Самое, конечно, страшное, когда цитируемые авторитеты «говаривают» не своими собственными словами, а словами своих персонажей, причем не всегда мудрых и добродетельных. И говаривают они совсем не то, что говаривал бы, бывало, сам автор.
«Мне не смешно, – цитирует время от времени строгий гражданин, ревнитель и добровольный сторож всего высокого и нетленного, – когда маляр негодный мне пачкает», совсем при этом упуская из виду, что про маляра говаривал вовсе не поэт Пушкин, а некий персонаж некоей не очень большой трагедии. Этот персонаж звался Сальери. Ага, тот самый, что под гнетом неразрешимых противоречий между алгеброй и гармонией траванул друга Моцарта, плюхнув в его бокал чего‑то вредного для здоровья, для чего ему пришлось не без сожаления распатронить последний дар Изоры.

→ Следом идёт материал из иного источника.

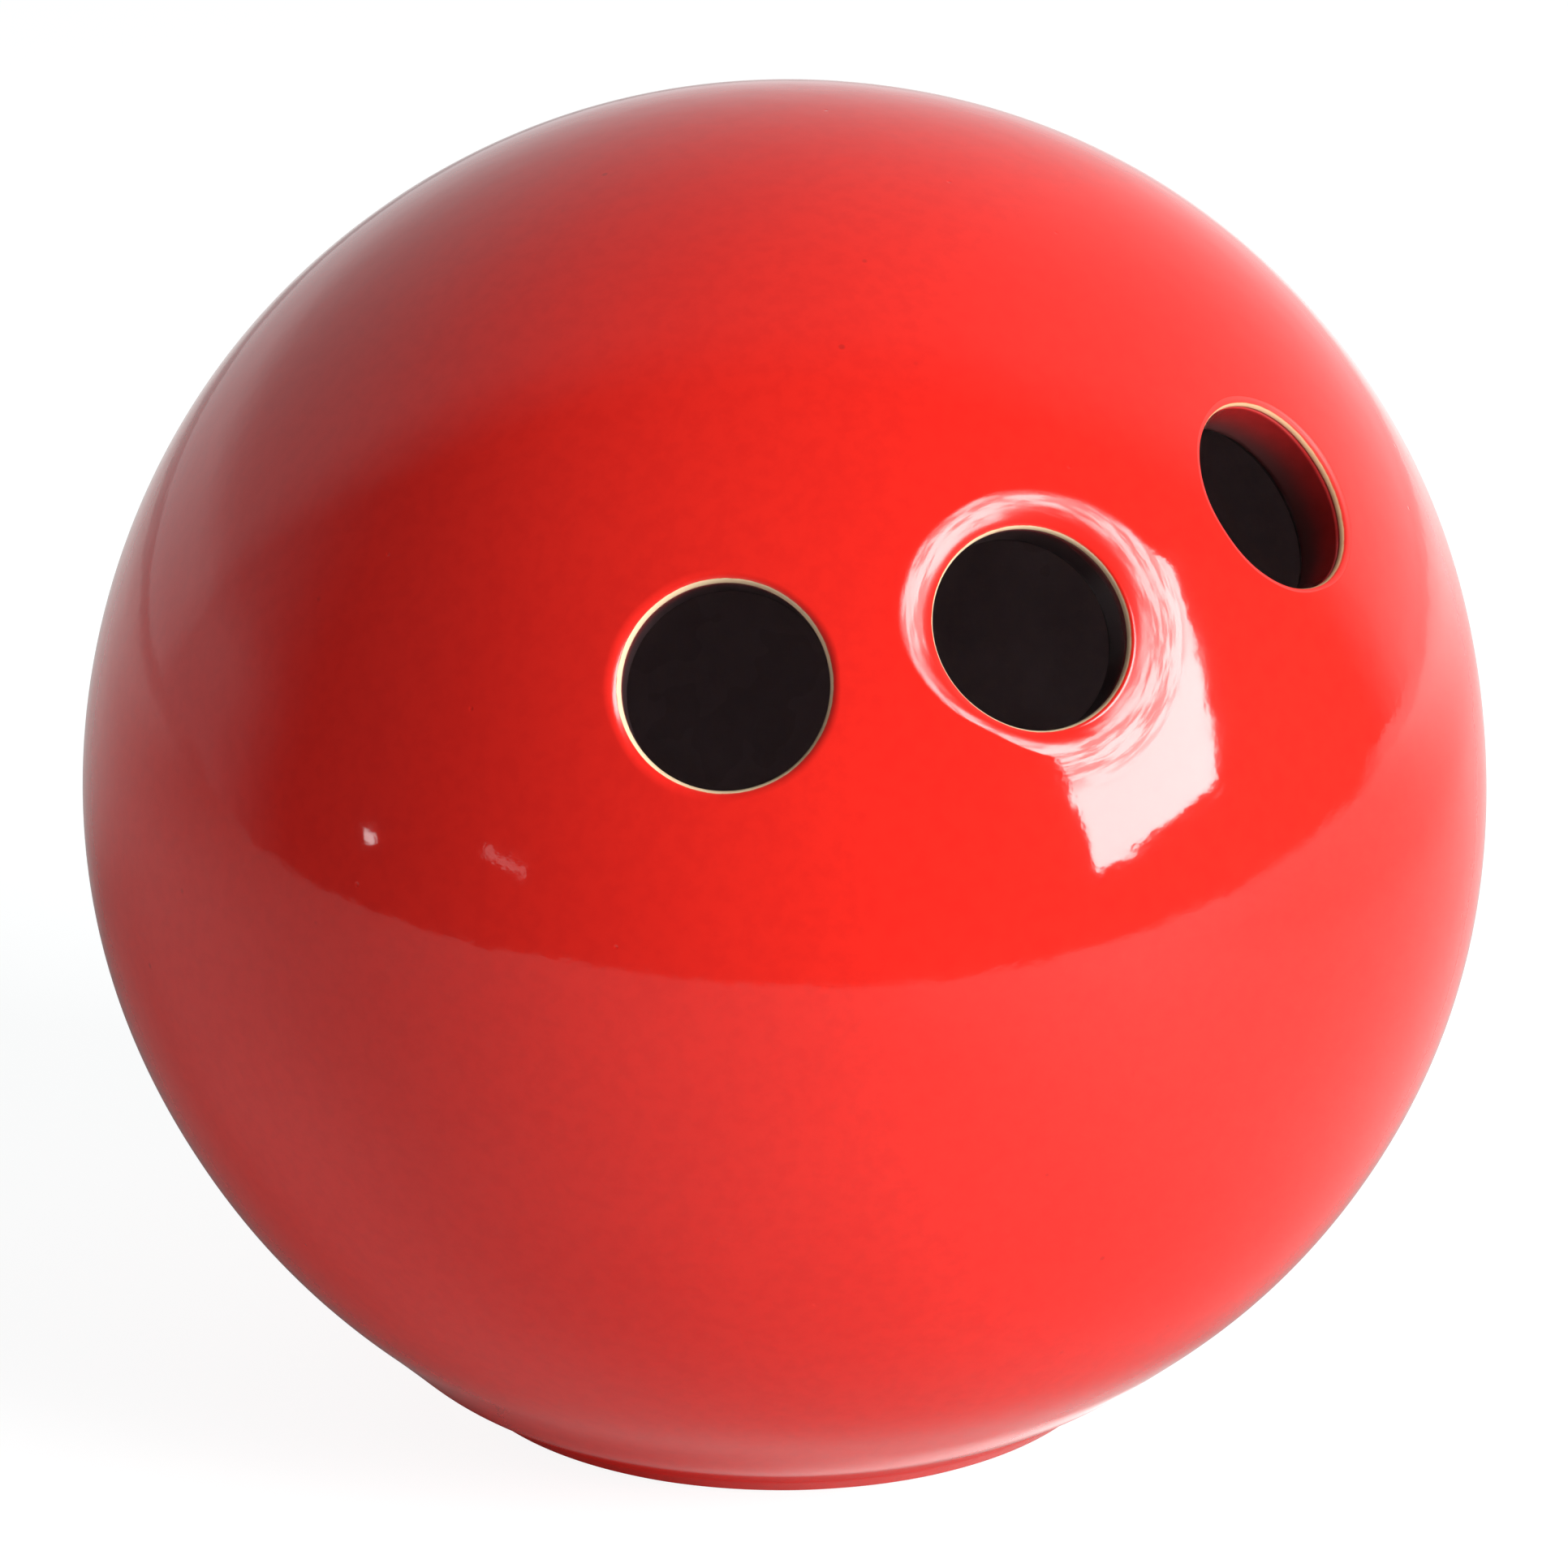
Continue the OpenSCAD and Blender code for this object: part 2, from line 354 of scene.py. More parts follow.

Цитата в наше время – куда больше, чем цитата. Согласно распространенному взгляду на современную культуру, ее можно рассматривать как уже готовый, законченный текст. Невозможность прямого высказывания, обреченность на цитату – один из главных мотивов современного искусства. Память жанра, память ритма, память стиля – наиболее интенсивно работающие механизмы современной художественной практики. Не только художественное, но и обиходное речевое поведение – это лишь обмен цитатами. Мы цитируем не только тексты, но и интонации, и стили, и типы сознания. Мы и сами в каком‑то смысле ходячие цитаты. Это не хорошо и не плохо. Это данность, с которой можно или считаться, или нет. Ее можно пытаться преодолеть, но с ней можно и работать.
Во всех счастливых случаях эта работа бывает вполне продуктивной. В каждом несчастливом случае безудержное цитирование оборачивается пагубной и разрушающей живую и неповторимую душу страстью. Все смеша… Тьфу ты!
Это, может быть, помнят те, кто постарше. Была такая в середине 1950‑х годов то ли «крокодильская» карикатура, то ли картина «холст‑масло» с остросатирическим сюжетом. Сюжет был такой. Стоит посреди столицы автомобиль «Победа», очень престижный и крутой по тем временам. А рядом, облокотившись на автомобиль и самоуверенно скалясь всеми своими ста двадцатью семью зубами, стоит такой в поперек себя шире буклированном пиджачке, с заморской сигареткой в нерабочих пальчиках, с пышным коком на голове, на ногах «корочки на микропорочке». Одним словом, стиляга, золотая молодежь, тунеядец, маменькин сынок, трутень, «чувак», плесень на здоровом организме нашей славной трудовой и учащейся молодежи. Художественное это произведение называлось «Папина „Победа“».
Юмор там заключался в каламбурном мерцании двух значений слова «победа». Название машины, конечно же. А второй смысл в том, что стилягин папаша – чья «Победа» – относится к фронтовому поколению. Воевал он, значит, воевал, кровь проливал на всех фронтах, победил фашиста, вернулся, понимаешь, потом растил‑лелеял свое любимое чадо, потом и «Победу» приобрел на свои трудовые – и вон чего в результате получилось. Тьфу, от людей стыдно! Такая вот, значит, «победа». Э‑эх!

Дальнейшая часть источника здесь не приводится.